I started to struggle when I was climbing toward the upper basin. There were steep pitches with no way around, and the wind chill was becoming a concern. When I left the house at 9:30 a.m. it was 35 degrees. But up in the basin it felt so much colder. It seems illogical that there would be that much difference in temperature, but I was convinced the temperature with windchill was well below zero. Could be that it's just early in the year and I don't have my cold blood running yet. But what matters is I was cold and that's why I turned around.

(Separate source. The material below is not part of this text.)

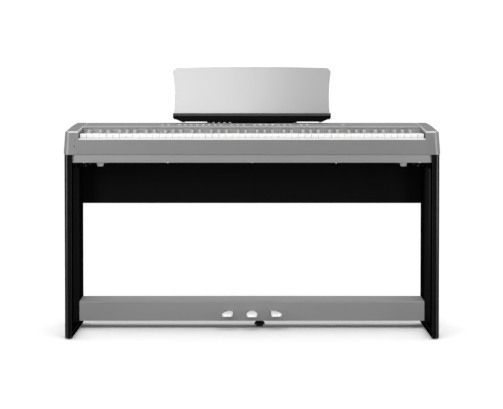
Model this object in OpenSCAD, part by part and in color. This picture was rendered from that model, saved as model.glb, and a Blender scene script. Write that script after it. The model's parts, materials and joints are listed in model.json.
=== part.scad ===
// Digital piano with 88 keys on a panel-leg stand with a three-pedal box.
// Millimetres, +Z up, front towards -Y. The origin is on the floor, under the middle of the object.
// Inside the modules, y is measured back from the front plane; placed() moves it to the origin.

/* [Keyboard] */
// Width of one white key with its gap
white_pitch = 23.6; // [23.5:0.05:23.6]
// Gap between neighbouring keys
key_gap = 1.0; // [0.9:0.05:1.1]
// Distance from the front plane to the front of the white keys
key_front = 25; // [25:0.5:27]
// Width of a black key at its base
sharp_w = 11; // [10:0.1:11]
// Length of a white key that can be seen
key_length = 146; // [145:0.5:146]

/* [Piano body] */
// Depth of the body
body_d = 360; // [360:0.5:362]
// Half of the body's width at its lower edge
body_half_w = 670.5; // [670:0.5:671]
// Thickness of the moulded walls
wall = 3; // [2.6:0.1:3]
// Height of the key slip above the lower edge of the body
slip_h = 58; // [57.5:0.5:58.5]
// Height of the body's rear edge above its lower edge
rear_h = 105; // [104.5:0.5:106]
// Height of the lower case
tray_h = 28.5; // [28:0.5:29]

/* [Music rest] */
// Angle by which the rest panel leans back
rest_lean = 13; // [10:0.5:13]
// Half of the ledge's width
ledge_half_w = 296.5; // [290:0.5:300]
// Height of the rest panel along its slope
rest_panel_h = 203; // [150:1:205]

/* [Stand] */
// Height of the leg tops, which carry the body
leg_top = 659; // [644:1:674]
// Depth of a leg from front to back
leg_d = 378; // [378:0.5:382]
// Thickness of the leg boards
leg_t = 26; // [25:0.5:26]
// Depth of the front post of a leg
post_d = 53; // [45:1:58]
// Height of the lower edge of the back panel
back_panel_z = 459; // [430:1:500]

/* [Pedals] */
// Distance of the outer pedals from the middle one
pedal_pitch = 91; // [88:0.5:92]
// Distance from the front plane to the tips of the pedals
pedal_tip = 139; // [136:1:150]
// Thickness of a pedal
pedal_t = 8; // [7:0.5:8]

/* [Hidden] */
$fn = 64;
// A length past both faces of what a cutter goes through
over = 1;

// Colours
body_colour = "#8c8c8c";
panel_colour = "#949494";
stand_colour = "#141414";
steel_colour = "#b8babd";

// Body: heights
body_z = leg_top;
slip_z = body_z + slip_h;
rear_z = body_z + rear_h;
tray_z = body_z - tray_h;
nose_z = rear_z - 8;
block_front_z = rear_z - 22;
// Body: plan
fall_y = 175;
block_w = 54;
inner_half_w = body_half_w - block_w;
side_tilt = 4;
corner_r = 20;
leg_x = body_half_w - 3.5;
leg_inner = leg_x - leg_t;
tray_half_w = leg_inner - 2;
tray_front = 2;
tray_rear = body_d - 2;
tray_bevel = 11;
nose_y = fall_y - 3;
nose_bevel = 5.5;
edge_bevel = 5;
side_bevel = 5.5;
inner_bevel = 4;
foot_bevel = 4;
// Height of the sloping top surface at a distance y from the front
function top_z(y) = y < fall_y
    ? block_front_z + (nose_z - block_front_z) * y / fall_y
    : nose_z + (rear_z - nose_z) * (y - fall_y) / (body_d - fall_y);

// Keys: heights
key_top = slip_z + 15.5;
plate_t = 10;
lip_z = key_top - 19;
lip_t = 3;
sharp_top = key_top + 11.5;
stick_top = key_top - plate_t;
stick_z = stick_top - 24;
stick_w = 9;
stick_front = key_front + 15;
stick_rear = key_front + 315;
sharp_front = key_front + 50;
key_rear = key_front + key_length;
pivot_y = 330;
pivot_z = stick_z + 10;
rod_r = 2.5;
rod_gap = 0.08;
// Keys: layout of an octave
octave_w = 7 * white_pitch;
slot_w = octave_w / 12;
first_c = -26 * white_pitch + 2 * white_pitch;
WHITE_PLACE = [0, 0, 1, 1, 2, 3, 3, 4, 4, 5, 5, 6];
SHARPS = [1, 3, 6, 8, 10];
function is_sharp(n) = len([for (s = SHARPS) if (s == n) s]) > 0;
function slot_x(n) = (n + 0.5) * slot_w;
function octave_x(o) = first_c + o * octave_w;
// The octaves, counted from the lowest C, in which key n of the octave exists
function octaves_of(n) = n >= 9 ? [-1:6] : n == 0 ? [0:7] : [0:6];

// Inside the body
chassis_half_w = 611;
tray_floor = tray_z + wall;
rail_top = stick_z - 14;
rear_rail_top = stick_z - 4;
hammer_rail_y = 190;
board_z = nose_z - 14;
board_t = 1.6;
speaker_x = 400;
speaker_y = 265;
speaker_r = 48;
foot_h = 15.5;
FEET = [[-544, 60], [544, 60], [-544, 300], [544, 300]];
SCREWS = [for (x = [-600, -300, 0, 300, 600], y = [30, 330]) [x, y]];
BRACKETS = [[-1, 150], [1, 150], [-1, 300], [1, 300]];
bolt_x = 608;
bolt_r = 3;

// Controls: x of each button, grouped
button_y = 220;
button_r = 4.5;
button_rise = 2.5;
MODE_X = [-330, -308];
SOUND_X = [for (i = [0:7]) -268 + 22 * i];
RHYTHM_X = [-74, -52, -30];
RECORDER_X = [for (i = [0:6]) 10 + 22 * i];
SETTING_X = [182, 204];
POWER_X = [336];
slider_y = 300;
slider_rise = 4.5;
slider_travel = 10;
slider_w = 8;
SLIDER_X = [-175, -144, -123.5, -103, -82];
display_x = 55;
display_y = 262;
display_w = 76;
display_d = 22;

// Sockets
jack_x = -629.5;
jack_r = [1.85, 3.25];
jack_ring_r = [3.4, 5.2];
jack_z = [body_z + 53.4, body_z + 30];
REAR_ROUND = [[380, 2.8, 5], [330, 6.7, 8.5], [275, 3.25, 6.5], [245, 3.25, 6.5]];
rear_socket_z = body_z + 40;
usb_x = 195;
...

On the way down, I had an odd mishap. I was tracing a diagonal path, just above my original steps, down a steep pitch when I planted my right foot in a rotten patch of snow and sank all the way up to my waist. In my original struggle to extract myself, I managed to compress all of the snow around my boot until it formed an icy block. I'll admit there were a few moments of mild panic when I finally realized I was stuck. I knew I could tug my foot out of my boot to free myself, but I very well couldn't hike all the way down the mountain with only one boot. At least, not without losing a toe or two. But I pushed through the panic and formed a plan. I carefully pulled my leg out of the boot and spun my body around, laying on my stomach and holding the sock foot in the air. Then I used my mittens to dig a trench around the outside of the posthole, careful to remove the snow rather than push it over the boot. When I got down to boot level, I widened the trench until I could leverage my body and punch out the ice-snow barrier around the boot. The anxiety-filled process took at least 15 minutes, but when I finally freed the boot, I was so happy. It was the best part of the day. After that, I was careful to only step in my own footprints, despite the ankle-twisting risk, until I made it back down to the basin.

After that, it was a relaxing hike back down, with a little bit of elation about the genius way in which I conquered the boot-eating snow.

Then I rode back to town. The roads were bathed in direct sun. Everything felt so warm. Even though I was tired and hungry, I took off my extra layers, turned my bike away from home and rode north for a while, just to soak it in.